Any imperfection has to be cut away. But my question is of course :

Isn’t an imperfection not what makes us original?

Each decade brings us (thus also a city) something new, gives us character and brings some historical value. Why destruct everything for a more spectacular look?

Many of my works are an ironical or serious complaint against this idea. And I try to depict the city's skin. Sometimes she is like a beautiful diamond, but she also can be grey as lead and very rough.


Still, there are more ideas that keep me busy. Like the strong need to combine materials. Sometimes materials that on first sight have totally no connection with each other. But I want to put them together like it is the most sensible thing to do. Even if  materials form a contrast.

I always make things out of found objects, they grasp me by their colour or shape. This can be an old brick, or just a piece of paper on which somebody made some notes. The strangest things can inspire me. They call me when I pass by. Or I make photo’s, when they cannot be moved.

Very often I cover the floor of my studio with sheets of drawingpaper and leave them for months. Everybody walks over those sheets, leaving their marks and I keep busy working on them. Finally, after a few months they have the lived nature I'm interested in.


A good example of the way I work you can find in “Whatever Happened After Happily Ever After”.  It is totally made of marriage receipts I found in the cellar of the building where I have my studio at this moment.

The building used to be the town hall of Hillegersberg (a district of Rotterdam) since 1920.

Many people married there, because it has a very romantic radiance.

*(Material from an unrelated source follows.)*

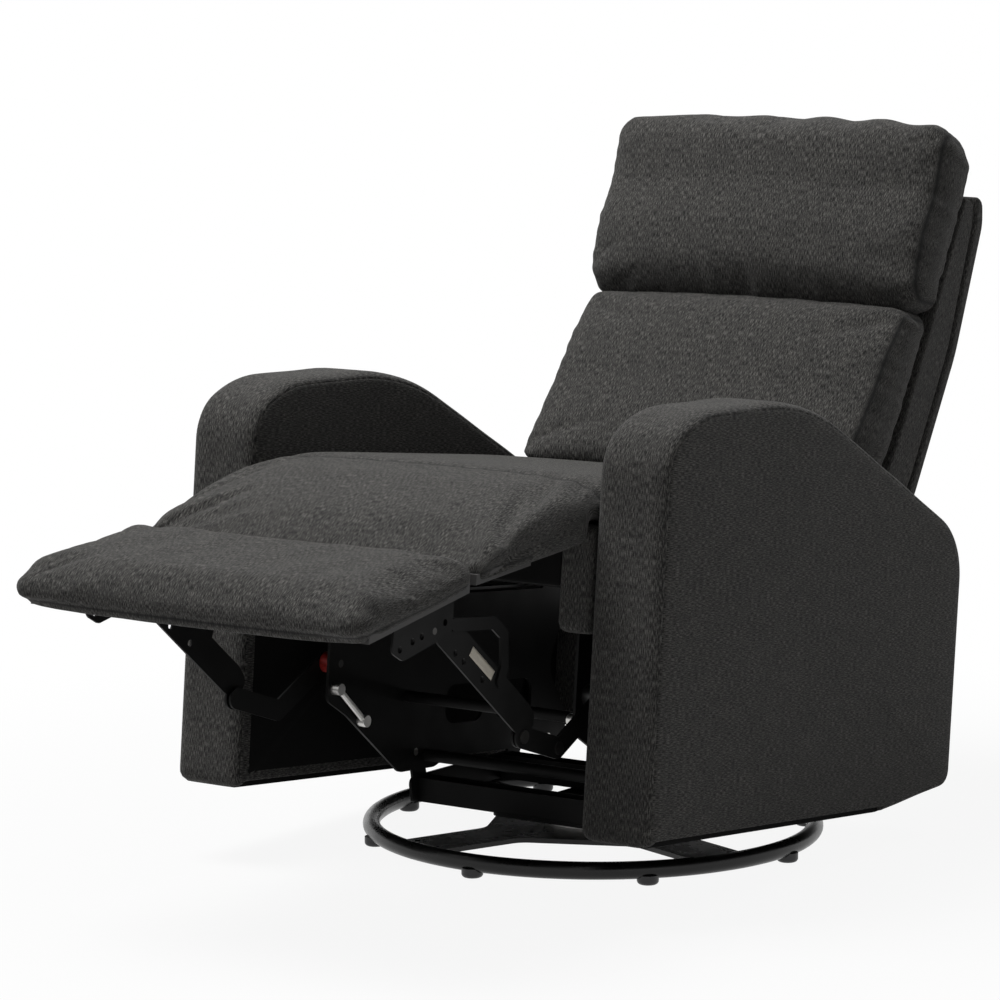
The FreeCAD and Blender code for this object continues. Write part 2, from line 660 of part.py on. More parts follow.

It is a very old building, made in 1870. Even I married there in 1990. My career as an artist ended on that radiant day (of course I had no comprehension of that fact than). But when I divorced in 2005, I decided not to mourn any longer and started to develop my work again. It was quite a coincidence of course, that this same building was presented to me as a studio. It will not be forever, but still, it gave me the opportunity to work again and restart my career.

I very much enjoyed making this artwork of a bride with all the receipts, signed by the couples to pay for their matrimony in the 1970’s. The bride might by me, she is standing alone, but with straight shoulders and with pride.

Sometimes life gives you something in return.